L9-11" However, existing remote sensing methods mostly rely on the shortwave spectrum, which does not allow measurements at nighttime"

-> Wrong assumption. Today is lunar photometry very widespread (see hundreds of Aeronet stations... much more than MWR stations!). MWR measurements should be presented as a complement

-> Precise at which site you make this comparisons / measurements ---> Beijing Nanjiao Meteorological Observatory in China?

L17-18: "The algorithm demonstrates satisfactory performance, with strong agreements with lunar AOD retrievals." -> Give some statistical (RMSE or MBE or correlation ...) values to quantify the assumption "strong agreements".

L18-19: The results also reveal a distinct day-night cycle of AOD, with nighttime AOD typically higher than its daytime value" -> In general or for the station considered? Which station/site?

1. Introduction

L31-31: Please regarding the challenge of extimating aerosol radiative forcing cite the error bars of the last IPCC reports. These are common worldwide references

L34: "optically" -> from its direct radiative impact

L37-34: You first need to explain that AOD is obtained inverting the Beer-Bougher-Lambert equation of spectral direct norml irradiance (DNI) attenuation, usually using a spectrometer or a spectroradiometer making a direct sun irradiance observation most monochromatically on a spectral channel as possible with a filter (photometer) or a narrow band (spectroradiometer).

-> This is the referene equation, method and instrumentation. Then you can describe other methods.

L42-43: "thus only daytime AOD can be obtained" -> This is wrong: There is stellar photometry with star photometers since the 90ies (mention it and cite references) and since 2013 with Cimel CE318T photometer (AERONET network instrument), lunar photometry (cite papers of Barreto et al., also 2013). You can poit out, that stellar photometry is not well widespread (only a few stations worldwide due to bulky facilities and complicate operational process) and that lunar photometry has restriction (only the half of the nights because of the cyclus, and mostly not complete nights because sun set and moon rise are not timely corresponding), but you cannot mention that there is no AOD measurement during he night possible with the standard well proved reference method that is photometry.

L55: OK now you mention lunar photometry.

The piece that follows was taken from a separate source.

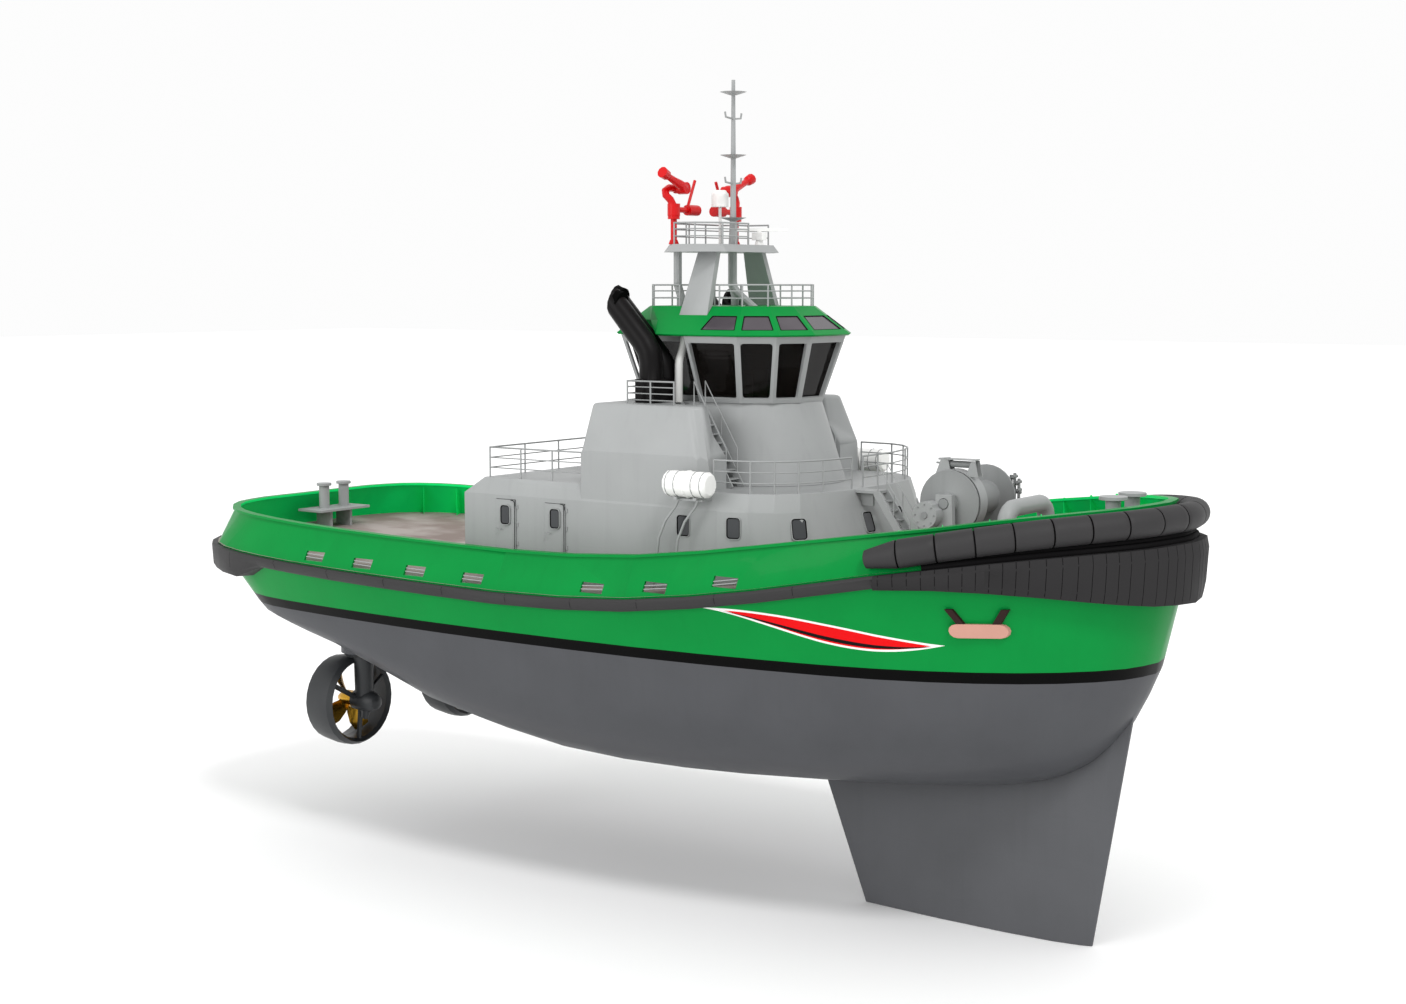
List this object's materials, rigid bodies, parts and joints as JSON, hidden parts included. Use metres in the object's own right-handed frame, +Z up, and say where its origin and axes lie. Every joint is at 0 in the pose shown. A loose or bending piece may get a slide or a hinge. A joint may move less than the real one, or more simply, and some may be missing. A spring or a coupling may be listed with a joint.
{
  "type": "harbour escort tug",
  "caption": "Broad harbour tug with a fendered bow, raked-window wheelhouse on a cone, two fire monitors, slanted exhausts, a deep skeg and steerable ducted stern thrusters.",
  "frame": {"origin": "centreline amidships at the waterline, the lower edge of the black boot-top", "axes": "+X forward, +Y to port, +Z up"},
  "size_m": [35.1675, 14.3924, 25.6],
  "materials": {
    "green_enamel": "semi-gloss",
    "grey_enamel": "semi-gloss",
    "black_rubber": "matt",
    "grey_antifouling": "matt",
    "dark_painted_steel": "satin",
    "propeller_bronze": "polished",
    "red_enamel": "gloss",
    "black_heat_paint": "satin",
    "white_glassfibre": "gloss",
    "tinted_glass": "clear",
    "dark_console_plastic": "matt",
    "pale_anchor_plate": "matt"
  },
  "bodies": {
    "vessel": {"hull": "green_enamel", "skeg": "grey_antifouling", "bulwark": "green_enamel", "side_fender": "black_rubber", "bow_block_fender": "black_rubber", "bow_roll_fender": "black_rubber", "deckhouse": "grey_enamel", "pedestal": "grey_enamel", "wheelhouse": "grey_enamel", "wheelhouse_glazing": "tinted_glass", "skylight_glazing": "tinted_glass", "wheelhouse_roof": "green_enamel", "bridge_fittings": "dark_console_plastic", "monitor_platform": "grey_enamel", "signal_mast": "grey_enamel", "satellite_dome": "white_glassfibre", "radar_base": "white_glassfibre", "aft_rail": "grey_enamel", "roof_rail_forward": "grey_enamel", "roof_rail_aft": "grey_enamel", "platform_rail": "grey_enamel", "forward_stair": "grey_enamel", "winch_frame": "grey_enamel", "towing_staple": "grey_enamel", "bow_bitts": "grey_enamel", "stern_bitts": "grey_enamel", "casing_starboard": "grey_enamel", "casing_stair_starboard": "grey_enamel", "funnel_starboard": "black_heat_paint", "vent_pipe_starboard": "white_glassfibre", "funnel_rail_starboard": "grey_enamel", "forward_rail_starboard": "grey_enamel", "monitor_riser_starboard": "red_enamel", "liferaft_starboard": "white_glassfibre", "liferaft_cradle_starboard": "grey_enamel", "anchor_starboard": "pale_anchor_plate", "casing_port": "grey_enamel", "casing_stair_port": "grey_enamel", "funnel_port": "black_heat_paint", "vent_pipe_port": "white_glassfibre", "funnel_rail_port": "grey_enamel", "forward_rail_port": "grey_enamel", "monitor_riser_port": "red_enamel", "liferaft_port": "white_glassfibre", "liferaft_cradle_port": "grey_enamel", "anchor_port": "pale_anchor_plate"},
    "winch_drum": {"winch_drum": "grey_enamel"},
    "radar_scanner": {"radar_scanner": "white_glassfibre"},
    "thruster_starboard": {"thruster_starboard": "dark_painted_steel"},
    "propeller_starboard": {"propeller_starboard": "propeller_bronze"},
    "monitor_body_starboard": {"monitor_body_starboard": "red_enamel"},
    "monitor_barrel_starboard": {"monitor_barrel_starboard": "red_enamel"},
    "door_aft_starboard": {"door_aft_starboard": "grey_enamel"},
    "door_forward_starboard": {"door_forward_starboard": "grey_enamel"},
    "thruster_port": {"thruster_port": "dark_painted_steel"},
    "propeller_port": {"propeller_port": "propeller_bronze"},
    "monitor_body_port": {"monitor_body_port": "red_enamel"},
    "monitor_barrel_port": {"monitor_barrel_port": "red_enamel"},
    "door_aft_port": {"door_aft_port": "grey_enamel"},
    "door_forward_port": {"door_forward_port": "grey_enamel"}
  },
  "joints": [
    {"name": "winch_drum_spin", "type": "hinge", "parent": "vessel", "child": "winch_drum", "pos_m": [10.1, 0, 4.6], "axis": [0, 1, 0], "continuous": true},
    {"name": "radar_scanner_spin", "type": "hinge", "parent": "vessel", "child": "radar_scanner", "pos_m": [1.95, 1.05, 12.6], "axis": [0, 0, 1], "continuous": true},
    {"name": "thruster_steer_starboard", "type": "hinge", "parent": "vessel", "child": "thruster_starboard", "pos_m": [-12, -2.88, -1.82], "axis": [0, 0, 1], "continuous": true},
    {"name": "propeller_spin_starboard", "type": "hinge", "parent": "thruster_starboard", "child": "propeller_starboard", "pos_m": [-12.75, -2.88, -3.58], "axis": [1, 0, 0], "continuous": true},
    {"name": "monitor_train_starboard", "type": "hinge", "parent": "vessel", "child": "monitor_body_starboard", "pos_m": [0.55, -1.73, 13.08], "axis": [0, 0, 1], "range_deg": [-170, 170]},
    {"name": "monitor_elevate_starboard", "type": "hinge", "parent": "monitor_body_starboard", "child": "monitor_barrel_starboard", "pos_m": [0.5003, -1.33, 13.95], "axis": [-1, 0, 0], "range_deg": [-30, 50]},
    {"name": "door_aft_swing_starboard", "type": "hinge", "parent": "vessel", "child": "door_aft_starboard", "pos_m": [-3.55, -4.63, 3.2], "axis": [0, 0, 1], "range_deg": [0, 110]},
    {"name": "door_forward_swing_starboard", "type": "hinge", "parent": "vessel", "child": "door_forward_starboard", "pos_m": [-1.55, -4.63, 3.2], "axis": [0, 0, 1], "range_deg": [0, 110]},
    {"name": "thruster_steer_port", "type": "hinge", "parent": "vessel", "child": "thruster_port", "pos_m": [-12, 2.88, -1.82], "axis": [0, 0, 1], "continuous": true},
    {"name": "propeller_spin_port", "type": "hinge", "parent": "thruster_port", "child": "propeller_port", "pos_m": [-12.75, 2.88, -3.58], "axis": [1, 0, 0], "continuous": true},
    {"name": "monitor_train_port", "type": "hinge", "parent": "vessel", "child": "monitor_body_port", "pos_m": [0.55, 1.73, 13.08], "axis": [0, 0, 1], "range_deg": [-170, 170]},
    {"name": "monitor_elevate_port", "type": "hinge", "parent": "monitor_body_port", "child": "monitor_barrel_port", "pos_m": [0.5003, 1.33, 13.95], "axis": [1, 0, 0], "range_deg": [-30, 50]},
    {"name": "door_aft_swing_port", "type": "hinge", "parent": "vessel", "child": "door_aft_port", "pos_m": [-3.55, 4.63, 3.2], "axis": [0, 0, -1], "range_deg": [0, 110]},
    {"name": "door_forward_swing_port", "type": "hinge", "parent": "vessel", "child": "door_forward_port", "pos_m": [-1.55, 4.63, 3.2], "axis": [0, 0, -1], "range_deg": [0, 110]}
  ]
}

Good but 1) you forgot to mention solar photometry as first and reference method at the beginning of the ontroduction, and 2) you say now that we can monitor AOD during the night with photometers what is refuting your sentence of L42-43. Please restructure introduction: 1) Explain AOD as you did 2) Explain Beer-Lambert-Bougher equation andtalf about photometry: solar photometry (since the 80ies) sunphotometer has to be mention and the prio papers have to been cited. 3) Talk abouth photometry during the night (lunar and stellar) 4) explain the weaknesses/restrictions of lunar and stellar photometry that justify the use of new techniques for instance MWR that you will develop in this paper.

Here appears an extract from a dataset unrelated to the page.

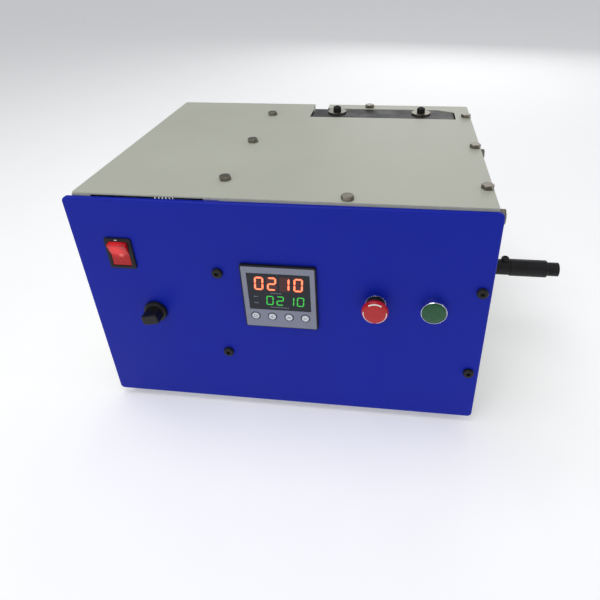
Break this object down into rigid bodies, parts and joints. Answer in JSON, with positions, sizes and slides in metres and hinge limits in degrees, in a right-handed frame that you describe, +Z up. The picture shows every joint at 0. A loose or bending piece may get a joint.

L63-65: Cite also older publications reagrding stellar photometry:

-> HERBER, A., THMASON, L.W., GERNANDT, H., LEITERER, U., NAGEL, D., SCHULZ, K.H., KAPTUR, J., ALBRECHT, T. and NOTHOLT, T., 2002, Continuous day and night aerosol optical depth observations in the Artic between 1991 and 1999. Journal of Geophysical Research, 107, p. 4097

-> LEITERER, U., NAEBERT, A., NAEBERT, T. and ALEKSEEVA, G., 1995, A new star photometer developed for spectral aerosol optical thickness measurements in Lindenberg. Contributions to Atmospheric Physics, 68, pp. 133–141.

L62 "eliminating lunar phase corrections" -> This sentence is confusing, we understand that you correct the lunar radiation what is not the case. Better withdraw it.

L72: Please precise that VIIRS is a satellite bassed instrument (before you were descrbing ground base instruments)

L84-85 if you compare day and night AOD, please mention Grassl et al. 2024 and her study of the Arcticc: Graßl, S., Ritter, C., Wilsch, J., Herrmann, R., Doppler, L., & Román, R. (2024). From Polar Day to Polar Night: A Comprehensive Sun and Star Photometer Study of Trends in Arctic Aerosol Properties in Ny-Ålesund, Svalbard. Remote Sensing, 16(19), 3725.

2. Data and Methods

2.1 Dataset

139-140 "Beijing Nanjiao Meteorological Observatory located in China (39.80°N, 116.47°E)" -> Please give more information about this site o the comparison and about the whol study, with maybe an adress, website, more precise coordinates, and some main reference (main publications or reports in English about this observatory).

Explain also in which area the site of the measurements are (urban, suburban, rural, flat lands, mountains, forests, green fields, ...)

L149 We use the data ranging from December 2019 to October 2020 -> Why so old data?

L151-156: Explain how much data (in proportions) you needed to flag out because of instrumental faults and calibration problems and environmental factors.

L157-159: "Notably, because the collocation between MWR and Level 2 sun photometer AOD products from the AERONET is already clear-sky data, there is no need to perform cloud screening on the MWR data." -> This is most of the time correct but not allways! You can be cloud free in the direction of the moon or the sun for AERONET data but if you look to zenith like the MWR does, there can be some clouds

L160: "Beijing-CAMS AERONET" -> Please precise the coordinates of the site, the distance to the site with the MWR instrument and the environment of th station

-> I guess it is at 26 km distance (regarding AERONET coordinates and coordinates), this is far away in an urban area for a comparison. Why didn't you set the MWR directly at Beijing-CAMS station for the comparative study?

Or at one of the three other AERONET station of Beijing?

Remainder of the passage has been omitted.